Make an exact copy of the listing below.

Parts and joints as JSON
....

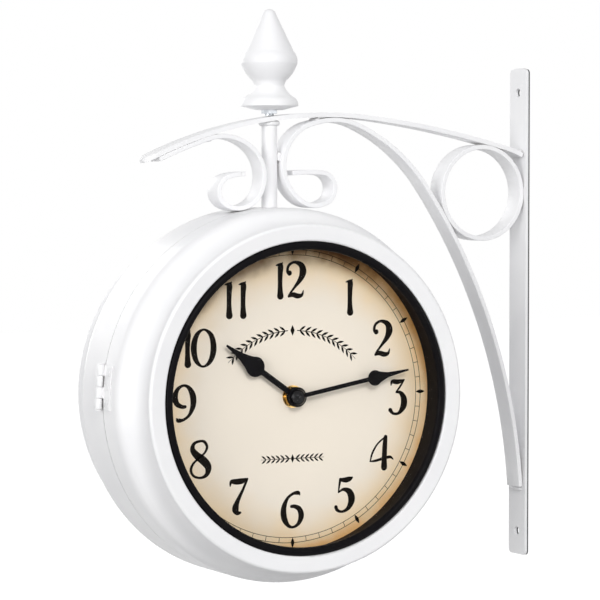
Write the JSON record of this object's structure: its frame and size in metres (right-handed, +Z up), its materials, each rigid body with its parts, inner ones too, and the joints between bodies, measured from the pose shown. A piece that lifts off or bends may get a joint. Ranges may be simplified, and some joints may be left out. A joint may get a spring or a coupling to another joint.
{
  "type": "double sided station clock",
  "caption": "Round double sided wall clock on a scrolled flat-bar bracket with a turned finial; the front half of its case opens on a hinge.",
  "frame": {"origin": "centre of the wall plate's back face, midway between its two screw holes", "axes": "+X into the wall, +Z up, the front dial faces -Y"},
  "size_m": [0.323, 0.1164, 0.3753],
  "materials": {
    "white_paint": "satin",
    "black_paint": "satin",
    "dial_print": "matte",
    "lens_glass": "polished",
    "zinc_steel": "satin",
    "brass": "satin",
    "black_plastic": "matte",
    "black_rubber": "matte",
    "battery_wrap": "gloss"
  },
  "bodies": {
    "bracket_and_rear_case": {"wall_plate": "white_paint", "arm_strap": "white_paint", "brace_strap": "white_paint", "left_scroll": "white_paint", "bracket_ring": "white_paint", "hanger_rod": "white_paint", "rod_nut_and_washer": "zinc_steel", "finial": "white_paint", "finial_stud": "zinc_steel", "weld_beads": "white_paint", "rear_case": "white_paint", "case_gasket": "black_rubber", "hinge_rear_leaf": "white_paint", "hinge_rear_rivets": "white_paint", "hinge_pin": "white_paint", "catch_magnet": "black_plastic", "rear_liner": "black_paint", "rear_lens": "lens_glass", "rear_lens_spring_ring": "black_paint", "rear_dial": "dial_print", "rear_dial_support": "zinc_steel", "rear_dial_rivets": "zinc_steel", "rear_movement_housing": "black_plastic", "rear_movement_cover": "black_plastic", "rear_battery": "battery_wrap", "rear_battery_contacts": "zinc_steel", "rear_bushing": "brass", "rear_rubber_washer": "black_rubber", "rear_brass_washer": "brass", "rear_hexagon_nut": "brass"},
    "front_door": {"front_case": "white_paint", "hinge_front_leaf": "white_paint", "hinge_front_rivets": "white_paint", "catch_strike": "zinc_steel", "front_liner": "black_paint", "front_lens": "lens_glass", "front_lens_spring_ring": "black_paint", "front_dial": "dial_print", "front_dial_support": "zinc_steel", "front_dial_rivets": "zinc_steel", "front_movement_housing": "black_plastic", "front_movement_cover": "black_plastic", "front_battery": "battery_wrap", "front_battery_contacts": "zinc_steel", "front_bushing": "brass", "front_rubber_washer": "black_rubber", "front_brass_washer": "brass", "front_hexagon_nut": "brass"},
    "front_minute": {"front_minute_shaft": "zinc_steel", "front_minute_hand": "black_paint", "front_cap_nut": "black_paint"},
    "front_hour": {"front_hour_shaft": "black_plastic", "front_hour_hand": "black_paint"},
    "front_knob": {"front_setting_knob": "black_plastic"},
    "rear_minute": {"rear_minute_shaft": "zinc_steel", "rear_minute_hand": "black_paint", "rear_cap_nut": "black_paint"},
    "rear_hour": {"rear_hour_shaft": "black_plastic", "rear_hour_hand": "black_paint"},
    "rear_knob": {"rear_setting_knob": "black_plastic"}
  },
  "joints": [
    {"name": "front_door_hinge", "type": "hinge", "parent": "bracket_and_rear_case", "child": "front_door", "pos_m": [-0.31979, -0.007, -0.04027], "axis": [-0.0698, 0, -0.9976], "range_deg": [0, 110]},
    {"name": "front_minute_spin", "type": "hinge", "parent": "front_door", "child": "front_minute", "pos_m": [-0.195, 0, -0.049], "axis": [0, 1, 0], "continuous": true},
    {"name": "front_hour_spin", "type": "hinge", "parent": "front_door", "child": "front_hour", "pos_m": [-0.195, 0, -0.049], "axis": [0, 1, 0], "continuous": true},
    {"name": "front_knob_spin", "type": "hinge", "parent": "front_door", "child": "front_knob", "pos_m": [-0.183, 0, -0.04], "axis": [0, 1, 0], "continuous": true},
    {"name": "rear_minute_spin", "type": "hinge", "parent": "bracket_and_rear_case", "child": "rear_minute", "pos_m": [-0.195, 0, -0.049], "axis": [0, -1, 0], "continuous": true},
    {"name": "rear_hour_spin", "type": "hinge", "parent": "bracket_and_rear_case", "child": "rear_hour", "pos_m": [-0.195, 0, -0.049], "axis": [0, -1, 0], "continuous": true},
    {"name": "rear_knob_spin", "type": "hinge", "parent": "bracket_and_rear_case", "child": "rear_knob", "pos_m": [-0.207, 0, -0.04], "axis": [0, -1, 0], "continuous": true}
  ],
  "couplings": [
    {"joint": "front_hour_spin", "follows": "front_minute_spin", "ratio": 0.083333},
    {"joint": "front_knob_spin", "follows": "front_minute_spin", "ratio": -0.33333},
    {"joint": "rear_hour_spin", "follows": "rear_minute_spin", "ratio": 0.083333},
    {"joint": "rear_knob_spin", "follows": "rear_minute_spin", "ratio": -0.33333}
  ]
}
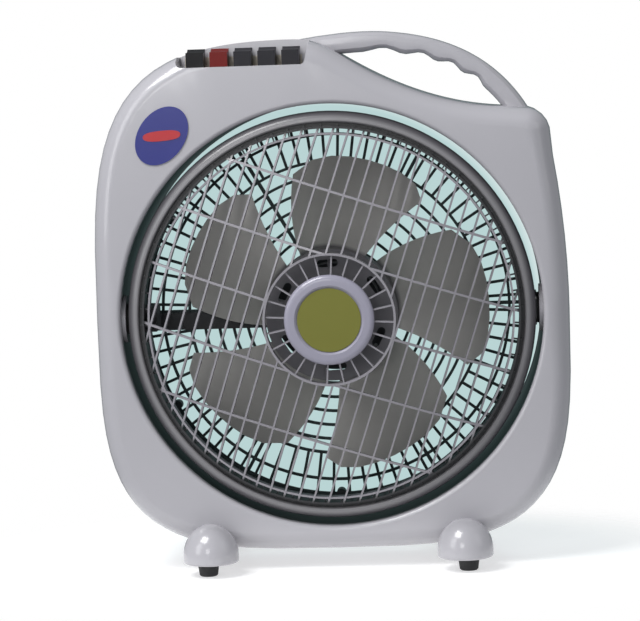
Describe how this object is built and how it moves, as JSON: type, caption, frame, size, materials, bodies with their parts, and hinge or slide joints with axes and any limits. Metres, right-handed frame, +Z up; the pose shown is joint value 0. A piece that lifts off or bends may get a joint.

....

**Task answer**
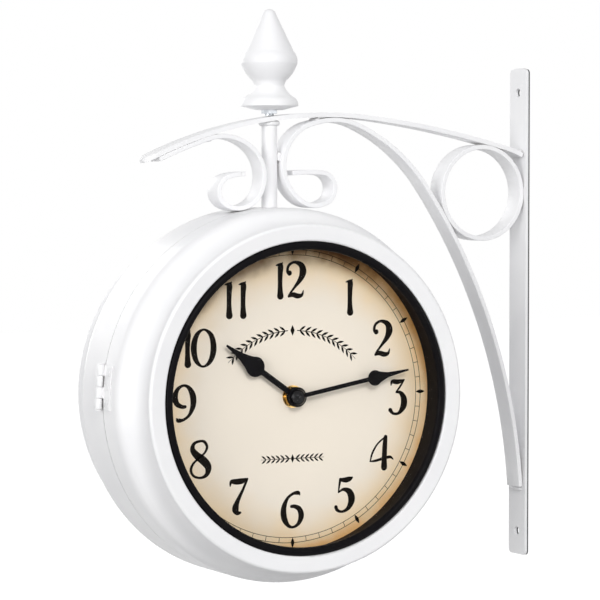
Write the JSON record of this object's structure: its frame and size in metres (right-handed, +Z up), its materials, each rigid body with its parts, inner ones too, and the joints between bodies, measured from the pose shown. A piece that lifts off or bends may get a joint. Ranges may be simplified, and some joints may be left out. A joint may get a spring or a coupling to another joint.
{
  "type": "double sided station clock",
  "caption": "Round double sided wall clock on a scrolled flat-bar bracket with a turned finial; the front half of its case opens on a hinge.",
  "frame": {"origin": "centre of the wall plate's back face, midway between its two screw holes", "axes": "+X into the wall, +Z up, the front dial faces -Y"},
  "size_m": [0.323, 0.1164, 0.3753],
  "materials": {
    "white_paint": "satin",
    "black_paint": "satin",
    "dial_print": "matte",
    "lens_glass": "polished",
    "zinc_steel": "satin",
    "brass": "satin",
    "black_plastic": "matte",
    "black_rubber": "matte",
    "battery_wrap": "gloss"
  },
  "bodies": {
    "bracket_and_rear_case": {"wall_plate": "white_paint", "arm_strap": "white_paint", "brace_strap": "white_paint", "left_scroll": "white_paint", "bracket_ring": "white_paint", "hanger_rod": "white_paint", "rod_nut_and_washer": "zinc_steel", "finial": "white_paint", "finial_stud": "zinc_steel", "weld_beads": "white_paint", "rear_case": "white_paint", "case_gasket": "black_rubber", "hinge_rear_leaf": "white_paint", "hinge_rear_rivets": "white_paint", "hinge_pin": "white_paint", "catch_magnet": "black_plastic", "rear_liner": "black_paint", "rear_lens": "lens_glass", "rear_lens_spring_ring": "black_paint", "rear_dial": "dial_print", "rear_dial_support": "zinc_steel", "rear_dial_rivets": "zinc_steel", "rear_movement_housing": "black_plastic", "rear_movement_cover": "black_plastic", "rear_battery": "battery_wrap", "rear_battery_contacts": "zinc_steel", "rear_bushing": "brass", "rear_rubber_washer": "black_rubber", "rear_brass_washer": "brass", "rear_hexagon_nut": "brass"},
    "front_door": {"front_case": "white_paint", "hinge_front_leaf": "white_paint", "hinge_front_rivets": "white_paint", "catch_strike": "zinc_steel", "front_liner": "black_paint", "front_lens": "lens_glass", "front_lens_spring_ring": "black_paint", "front_dial": "dial_print", "front_dial_support": "zinc_steel", "front_dial_rivets": "zinc_steel", "front_movement_housing": "black_plastic", "front_movement_cover": "black_plastic", "front_battery": "battery_wrap", "front_battery_contacts": "zinc_steel", "front_bushing": "brass", "front_rubber_washer": "black_rubber", "front_brass_washer": "brass", "front_hexagon_nut": "brass"},
    "front_minute": {"front_minute_shaft": "zinc_steel", "front_minute_hand": "black_paint", "front_cap_nut": "black_paint"},
    "front_hour": {"front_hour_shaft": "black_plastic", "front_hour_hand": "black_paint"},
    "front_knob": {"front_setting_knob": "black_plastic"},
    "rear_minute": {"rear_minute_shaft": "zinc_steel", "rear_minute_hand": "black_paint", "rear_cap_nut": "black_paint"},
    "rear_hour": {"rear_hour_shaft": "black_plastic", "rear_hour_hand": "black_paint"},
    "rear_knob": {"rear_setting_knob": "black_plastic"}
  },
  "joints": [
    {"name": "front_door_hinge", "type": "hinge", "parent": "bracket_and_rear_case", "child": "front_door", "pos_m": [-0.31979, -0.007, -0.04027], "axis": [-0.0698, 0, -0.9976], "range_deg": [0, 110]},
    {"name": "front_minute_spin", "type": "hinge", "parent": "front_door", "child": "front_minute", "pos_m": [-0.195, 0, -0.049], "axis": [0, 1, 0], "continuous": true},
    {"name": "front_hour_spin", "type": "hinge", "parent": "front_door", "child": "front_hour", "pos_m": [-0.195, 0, -0.049], "axis": [0, 1, 0], "continuous": true},
    {"name": "front_knob_spin", "type": "hinge", "parent": "front_door", "child": "front_knob", "pos_m": [-0.183, 0, -0.04], "axis": [0, 1, 0], "continuous": true},
    {"name": "rear_minute_spin", "type": "hinge", "parent": "bracket_and_rear_case", "child": "rear_minute", "pos_m": [-0.195, 0, -0.049], "axis": [0, -1, 0], "continuous": true},
    {"name": "rear_hour_spin", "type": "hinge", "parent": "bracket_and_rear_case", "child": "rear_hour", "pos_m": [-0.195, 0, -0.049], "axis": [0, -1, 0], "continuous": true},
    {"name": "rear_knob_spin", "type": "hinge", "parent": "bracket_and_rear_case", "child": "rear_knob", "pos_m": [-0.207, 0, -0.04], "axis": [0, -1, 0], "continuous": true}
  ],
  "couplings": [
    {"joint": "front_hour_spin", "follows": "front_minute_spin", "ratio": 0.083333},
    {"joint": "front_knob_spin", "follows": "front_minute_spin", "ratio": -0.33333},
    {"joint": "rear_hour_spin", "follows": "rear_minute_spin", "ratio": 0.083333},
    {"joint": "rear_knob_spin", "follows": "rear_minute_spin", "ratio": -0.33333}
  ]
}
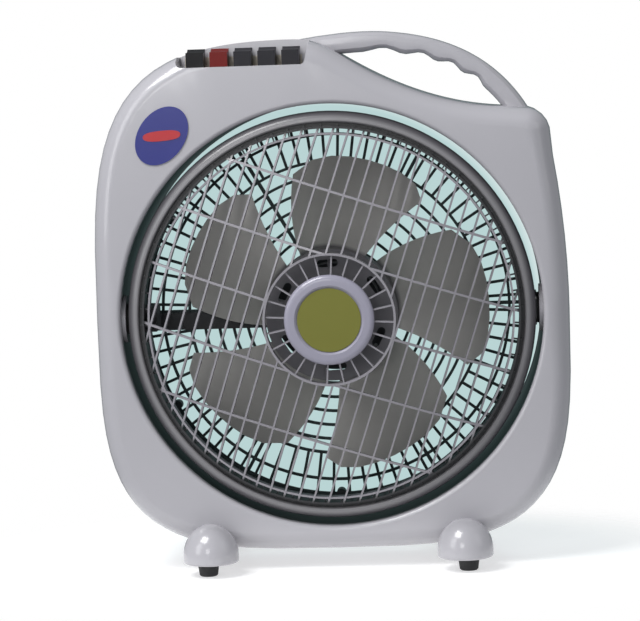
Describe how this object is built and how it moves, as JSON: type, caption, frame, size, materials, bodies with their parts, and hinge or slide joints with axes and any limits. Metres, right-handed frame, +Z up; the pose shown is joint value 0. A piece that lifts off or bends may get a joint.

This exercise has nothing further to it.